-- Begin Collected data --

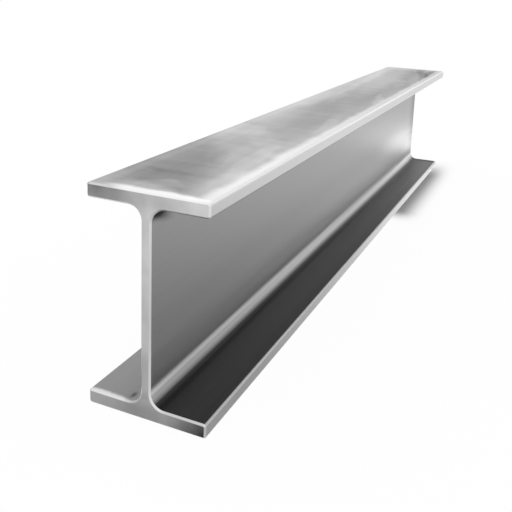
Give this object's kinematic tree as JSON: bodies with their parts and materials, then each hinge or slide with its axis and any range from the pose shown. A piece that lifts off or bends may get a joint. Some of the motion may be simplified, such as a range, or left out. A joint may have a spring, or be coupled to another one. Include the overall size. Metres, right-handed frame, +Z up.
{
  "type": "steel h-beam",
  "caption": "Short length of hot-rolled steel H-beam: parallel flanges joined by a thin web with root fillets, sawn square at the ends.",
  "frame": {"origin": "middle of the bottom flange's underside", "axes": "+X along the beam, +Y across the flanges, +Z up along the web"},
  "size_m": [0.4, 0.046, 0.08],
  "materials": {
    "h_beam": "satin"
  },
  "bodies": {
    "root": {"h_beam": "h_beam"}
  },
  "joints": []
}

-- End Collected data --

Goal –
Using the data above, return each line exactly as written.

The result –
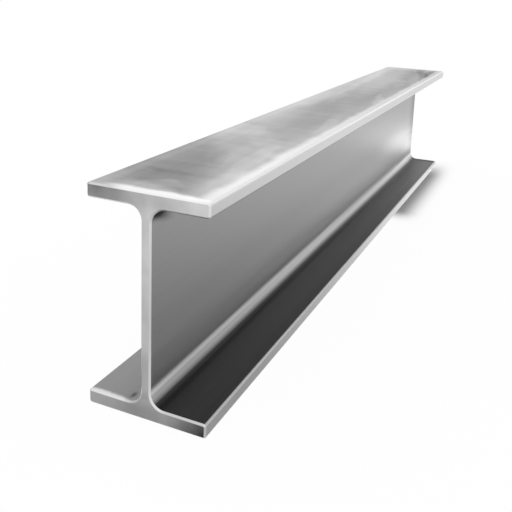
Give this object's kinematic tree as JSON: bodies with their parts and materials, then each hinge or slide with its axis and any range from the pose shown. A piece that lifts off or bends may get a joint. Some of the motion may be simplified, such as a range, or left out. A joint may have a spring, or be coupled to another one. Include the overall size. Metres, right-handed frame, +Z up.
{
  "type": "steel h-beam",
  "caption": "Short length of hot-rolled steel H-beam: parallel flanges joined by a thin web with root fillets, sawn square at the ends.",
  "frame": {"origin": "middle of the bottom flange's underside", "axes": "+X along the beam, +Y across the flanges, +Z up along the web"},
  "size_m": [0.4, 0.046, 0.08],
  "materials": {
    "h_beam": "satin"
  },
  "bodies": {
    "root": {"h_beam": "h_beam"}
  },
  "joints": []
}